Skye Terriers make excellent house-dogs, and do not give off the offensive smell that many other long-coated dogs do. They will thrive with little exercise - but that should be given wherever possible - if not overfed or restricted to a luxurious dietary.

The favourite colour of late years has been iron-grey of a dark shade; but of all the colours I admire a deep fawn, and if with black points all the better. I prefer the body all of one colour and not mixed with dark hairs, as is often found in the working breed."

From what has been stated by Mr. Thomson Gray, as well as by other writers in the same field, there is very little room for doubt that the Skye Terrier, as we n6w know it, is a modern production. Years of inactivity, coupled with the greater attention the coat has received in the way of grooming, and the general improvement as regards its housing, have modified considerably the coat that stood the working animal in such stead. In fact, from being a rough-and-ready sort of Terrier (as he doubtless was in the days of Dugald Ferguson the fox-hunter and George Clark), he has become one of Fashion's darlings - an interesting and companionable pet-dog, but useless for the work associated with his remote ancestors.
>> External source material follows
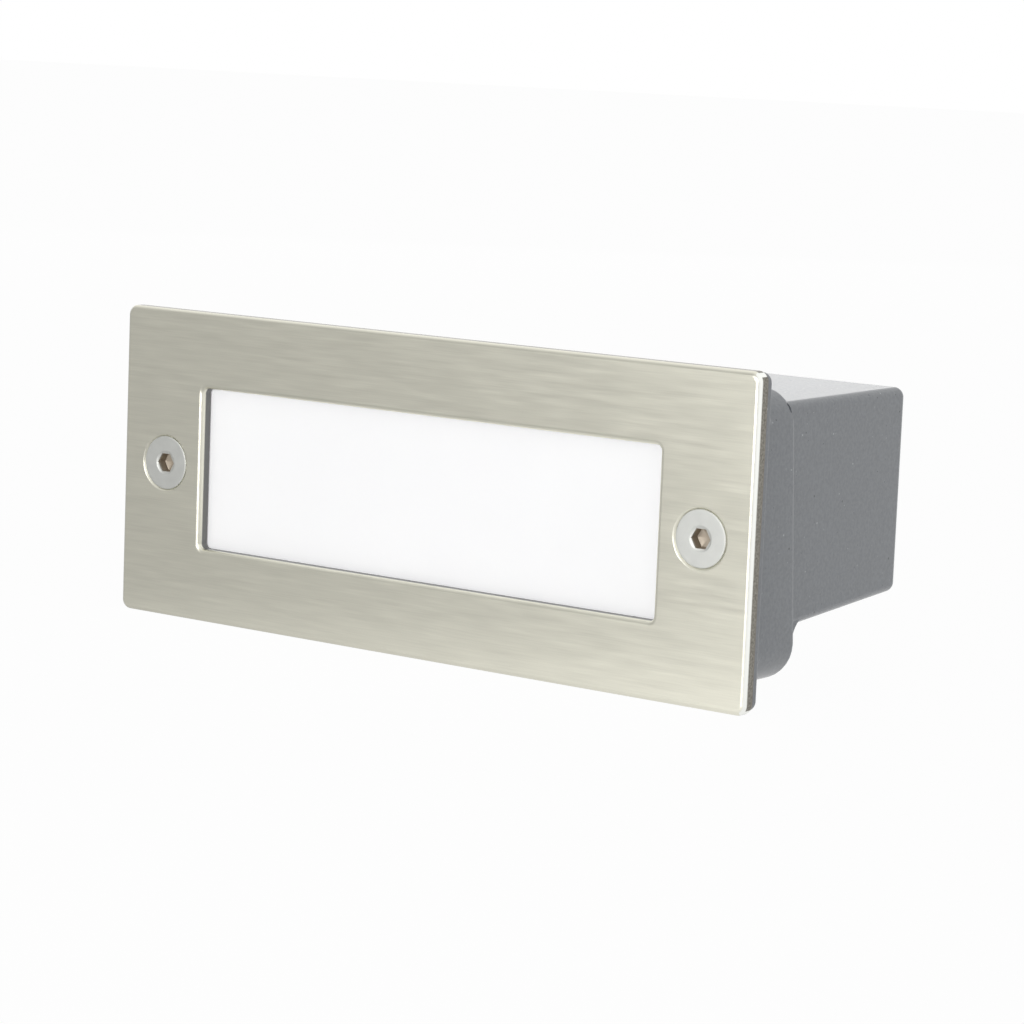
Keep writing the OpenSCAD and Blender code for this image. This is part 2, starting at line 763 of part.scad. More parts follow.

Clark, it will be remembered, was the Duke of Argyll's head game-keeper at Mull, and he it was who afterwards, popularly, at any rate, had the credit for preserving the strain of Skye Terrier associated with Roseneath, and referred to in more detail under the Scottish Terrier.

Even as long ago as 1837 the Skye Terrier was a popular variety with ladies, and Lady Fanny Cowper is said to have owned a beautiful specimen at that time. Lady Macdonald, of Armadale Castle, Skye, had a famous strain of this Terrier; and, coming to recent days, perhaps the finest kennel of Skye Terriers as known upon the show-bench belonged to a lady - Mrs. W. J. Hughes (one of whose famous dogs is illustrated at Fig. 102); while Mrs. M.

Tottie was at one time a prominent breeder. In the early days of dog shows Mr. James Pratt was a power in the Skye Terrier fancy; while the Rev. T. Nolan and the late Mr. Dobbie were very successful alike as breeders and exhibitors.